PROBLEM TO SOLVE.
Please quote exactly the opening lines of the data, from the first line to the one where "foam block in" appears.

GIVEN MATERIAL.

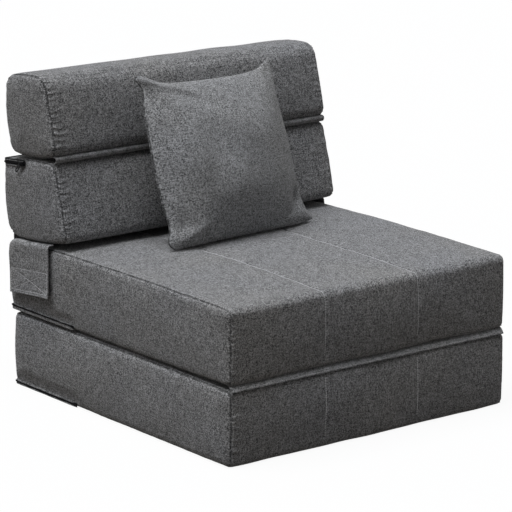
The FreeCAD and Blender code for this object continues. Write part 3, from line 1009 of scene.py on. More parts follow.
@dataclass
class Block:
    """One foam block in its cover: a wrap over four sides and two side panels."""

    name: str
    body: str
    outline: Outline
    pose: BackPose
    seed: int
    quilted: bool = False
    step: float = 0.0068
    side_swells: Pair = (0.009, 0.008)
    gather: float = 0.0021
    fold_length: float = 0.0125
    left_rise: float = 0.0
    quilt_line: float = 0.117
    softness: float = 0.0008
    tables: list[Array] = field(default_factory=list)
    across: Array = field(default_factory=lambda: np.zeros(0))
    gaps: Array = field(default_factory=lambda: np.zeros(0))
    slit: Array = field(default_factory=lambda: np.zeros((0, 3)))

    def across_table(self) -> Array:
        """Stations across the wrap, from its left seam to its right one.

        Returns:
            Rising places in metres, 0 in the middle.
        """
        half = [HALF_SEAM - mark for mark in CLOSE]
        inner = np.linspace(0, half[-1], round(half[-1] / self.step) + 1)[:-1]
        if self.quilted:
            inner = inner[np.abs(inner - self.quilt_line) > QUILT_CLOSE[-1] + 0.002]
            marks = np.array(QUILT_CLOSE)
            inner = np.concatenate([inner, self.quilt_line + marks, self.quilt_line - marks])
        right = np.unique(np.round(np.concatenate([inner, half]), 7))
        return np.concatenate([-right[:0:-1], right])

    def plan(self) -> Cells:
        """Work out the stations of the whole cover.

        Returns:
            Number of cells along X, Y and Z.
        """
        lengths = [self.outline.parts(side)["length"] for side in Side]
        deep = len(spread(max(lengths[0], lengths[2]), self.step, CLOSE)) - 1
        high = len(spread(max(lengths[1], lengths[3]), self.step * 0.45, CLOSE)) - 1
        cells = (deep, high, deep, high)
        self.tables = [spread(length, self.step, CLOSE, count) for length, count in zip(lengths, cells)]
        self.across = self.across_table()
        return len(self.across) - 1, deep, high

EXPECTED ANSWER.
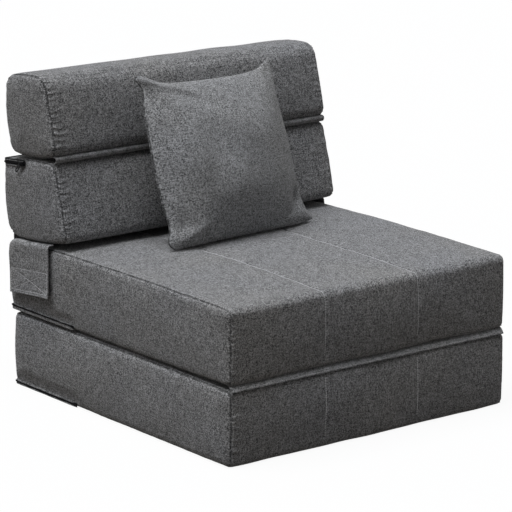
The FreeCAD and Blender code for this object continues. Write part 3, from line 1009 of scene.py on. More parts follow.
@dataclass
class Block:
    """One foam block in its cover: a wrap over four sides and two side panels."""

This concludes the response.